The roots of anubias can be buried as long as the rhizome is left exposed. It's the rhizome that doesnt need to be buried.

Sand is great. I use it in all my tanks.

As for the roots rotting, sometimes when a plant moves from one environment to another, existing roots will degrade and new roots will start to form simultaneously. Leaves do the same thing if a plant has been grown emmersed for example.

As long as the plant looks healthy I wouldnt worry about it, especially if there is new healthy root growth. This may take some time with anubias because they grow very slow. 

If the sword plant's roots are rotting without forming any new healthy growth then you may have a problem. But dont be uprooting it every few days to look at the roots. Leave it be and see what happens. It will soon let you know if it's happy or not.

How long has that hair grass been planted? It looks nice and healthy. If it's more than a couple weeks old then I'd say conditions in general are pretty favorable.


----------



## maxhrbal (Mar 19, 2016)

burr740, thanks for the input. Certainly would explain root rot if conditions are favorable.

The DHG has been in almost a month now with no root growth, it seems as though there is literally no roots at all, just a nub where it all comes together. The tops of the blade have a TINY nub on them too which makes me believe that they are actually adapting and getting the nutrients from the water column? But I need roots to hold it down(PITA.). Lol! 
And since I upgraded my lights, I've noticed slight vertical growth. Soon I will have my good fixture with t5's. Plus my led strip. 


Max-Sent from my iPhone using Tapatalk


----------



## Nordic (Nov 11, 2003)

I don't have access to anubias anymore, due to legislation, but many plants grow better root systems, if you give the roots a light pruning before planting.
It causes hormones to accumulate there and speed up the healing and growth, A bit like when you crush a branch on a tree or shrub slightly.


----------



## maxhrbal (Mar 19, 2016)

So far, plants are all growing nicely. (Except my dwarf hair grass, not so well but it's staying alive.). 


-->Max


----------



## PickieBee (Oct 29, 2014)

I'm going on about a year and a half with pool filter sand and kind of a lot of plants and it's been going very well. I use liquid ferts and root tabs. I also have MTS and they haven't bothered the plants at all.


----------



## maxhrbal (Mar 19, 2016)

PickieBee said:


> I'm going on about a year and a half with pool filter sand and kind of a lot of plants and it's been going very well. I use liquid ferts and root tabs. I also have MTS and they haven't bothered the plants at all.

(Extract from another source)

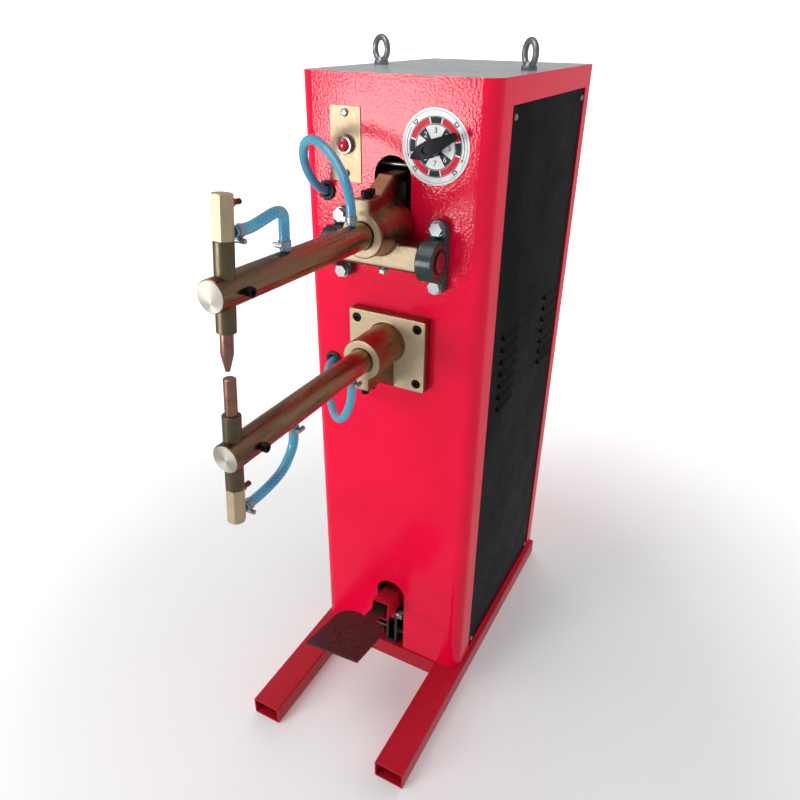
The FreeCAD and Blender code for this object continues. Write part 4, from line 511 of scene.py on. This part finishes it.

Wow nice tank! I'd consider that heavily planted. Great contrast.

Good to hear of your success in sand after that length of time. So far I'm doing okay as well. 










What kind of wood are those thin, straight pieces?


----------



## PickieBee (Oct 29, 2014)

maxhrbal said:


> What kind of wood are those thin, straight pieces?

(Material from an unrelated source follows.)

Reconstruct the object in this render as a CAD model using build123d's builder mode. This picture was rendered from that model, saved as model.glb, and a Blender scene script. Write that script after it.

Thanks! This is my first planted tank and there's been a LOT of trial and error!

The light colored "wood" is cholla which is everywhere where I live and the darker wood is from crazyaquaticstudio on eBay. He calls it spider wood but I don't know what kind of tree it comes from. It's actually all one piece but most of it is covered up by that moss now. I didn't even buy the moss, a tiny bit came with some shrimp I ordered and this is just what it did by itself after I chucked it into the tank...


----------



## maxhrbal (Mar 19, 2016)

PickieBee said:


> Thanks! This is my first planted tank and there's been a LOT of trial and error!
> 
> The light colored "wood" is cholla which is everywhere where I live and the darker wood is from crazyaquaticstudio on eBay. He calls it spider wood but I don't know what kind of tree it comes from. It's actually all one piece but most of it is covered up by that moss now. I didn't even buy the moss, a tiny bit came with some shrimp I ordered and this is just what it did by itself after I chucked it into the tank...




[emoji106] my first planted tank as well. Seriously though, you have a talent there, I may be biased because that's my favorite style, but that's stunning. And thanks for the info. I have an old 30 gallon Hexagonal TALL(24") tank I plan on starting soon...what a challenge that will be.


----------